The building is blanketed in the hush of a multitude keeping very pointedly silent. His footsteps echo down the corridors, not muffled by the threadbare carpeting. He trails one hand on the wall as he moves forward as only one in maybe three lights seems to be working. Twice he almost stumbles over dead bodies before he truly sees that they are there.
By the time he makes it to the basement he wishes someone would shoot at him already. He brought the needler tonight, he still has most of a clip because one of the first pieces of advice he was given was to find a less unique weapon. If he's caught tonight before he completes his task he wants the best available firepower, and if he is successful he will have done his duty and will no longer care. He has the gun held at the ready, he still thinks that it is far too light for something so deadly.

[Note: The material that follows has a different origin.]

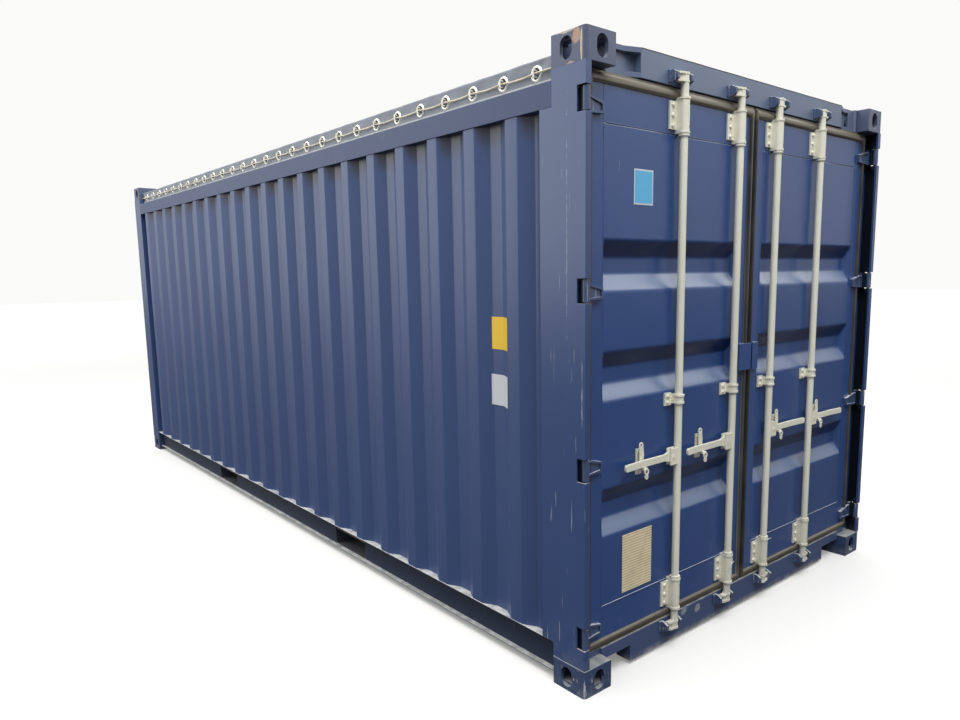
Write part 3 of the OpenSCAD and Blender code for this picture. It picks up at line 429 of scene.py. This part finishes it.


# The walls: 2 mm sheet pressed into trapezium waves and welded to rails and posts all round.
# The bends have the press tool's radius, and the flats are a little uneven as welding leaves them.
# The recesses under the top rail are painted dark near the top: a painted shadow of the rail's overhang.
def bent(corners, radius, steps=5):
    """A line of straight runs with every corner rounded: each corner becomes a curve that starts
    and ends a tangent's length away from it, in the directions of its two runs."""
    before, at, after = corners[:-2], corners[1:-1], corners[2:]
    into = (at - before) / np.linalg.norm(at - before, axis=1)[:, None]
    away = (after - at) / np.linalg.norm(after - at, axis=1)[:, None]
    turn = np.arccos(np.clip((into * away).sum(1), -1, 1))
    reach = (radius * np.tan(turn / 2))[:, None]
    first, last = at - into * reach, at + away * reach
    t = np.linspace(0, 1, steps)[None, :, None]
    rounded = (1 - t) ** 2 * first[:, None] + 2 * t * (1 - t) * at[:, None] + t ** 2 * last[:, None]
    return np.vstack([corners[:1], rounded.reshape(-1, 2), corners[-1:]])


def wave(length, count, depth, out, slope, inner):
    """Corners of a pressed wave along a length: the outer flats stand depth in front."""
    pitch = out + inner + 2 * slope
    start = (length - count * pitch + inner) / 2 + pitch * np.arange(count)[:, None]
    along = start + np.array([0, slope, slope + out, 2 * slope + out])
    across = np.broadcast_to([0, depth, depth, 0], along.shape)
    body = np.stack([along, across], -1).reshape(-1, 2)
    return np.vstack([[[0, 0]], body, [[length, 0]]])


def points_of(x, y, z):
    """Points from their three coordinates, each spread over the whole grid."""
    return np.stack(np.broadcast_arrays(x, y, z), -1)


def quads(rows, columns, wrap_rows=False, wrap_columns=False, flip=False):
    """Faces of a grid of rows by columns, joined round where a direction wraps."""
    r = np.arange(rows if wrap_rows else rows - 1)[:, None]
    c = np.arange(columns if wrap_columns else columns - 1)[None, :]
    r2, c2 = (r + 1) % rows, (c + 1) % columns
    corner = [r * columns + c, r * columns + c2, r2 * columns + c2, r2 * columns + c]
    faces = np.stack([np.broadcast_to(k, (r.size, c.size)) for k in corner], -1).reshape(-1, 4)
    return faces[:, ::-1] if flip else faces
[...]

The basement door is closed and locked, but so riddled with bullet holes as to make it passable regardless. He makes his way cautiously down a flight of rickety wooden stairs, his heart beating so loudly that he worries that if he does run into anyone he won't hear them until its too late.
The basement is a charnel house. There was some concerted resistance here, and there are the bodies of several enforcers and one man in a silver trimmed Company uniform, indicating that he was at least a middle manager, mixed in with the bodies of five proles. The Daybreak! set up was similarly gutted, half the terminals at least had bullet holes in them and wires were scattered like so many dead snakes, slaughtered upon emerging for the first time from their winter huddles.
He caught a glimpse of his reflection in a bit of broken glass. It was laughing at him. He shot it, and got to work.
He worked with the fevered energy of someone left with only maddest of hopes, digging through the computers, salvaging a cable here, a monitor there, that tower and one router. He plugged them together, praying all the while that he would get it right. He dragged the middle manager over to his answer to Frankenstein's monster and logged on using his fingerprints and a sample of his DNA.
It took him into the early morning to type up the book, and so involved was he in preparing it for posting that he did not here the sounds of feet on the stairs. The cocking of a hammer, the racking of a slide, these sounds too were subsumed by his frantic keyboard work.
When the cold end of the guns barrel pressed against the back of his head he didn't turn around. Instead he muttered something under his breath.
“What was that?” the smooth alto voice was even colder than when he heard it last and undercut by a metallic quality.
“I said, about time you tracked me down.” he didn't move his head or his body, but he very slowly began to execute a series of keyboard shortcuts, timing it carefully he began to speak again, “It's just a shame, really, that you couldn't have held off just a little longer.”
“Oh yes, I'm sure you would have liked the chance to get your libel on Our network.”
“No, it's just that I had promised some friends of mine that they should one day get to meet you.”
“Is that supposed to be some sort of threat? It's all over for you.”
“Hardly, as a matter of fact,” he executed one last key stroke, “It has just begun.”
The report of the gun echoed around the small cement walled room, and where his head had been there was only a window. A window onto mirrors.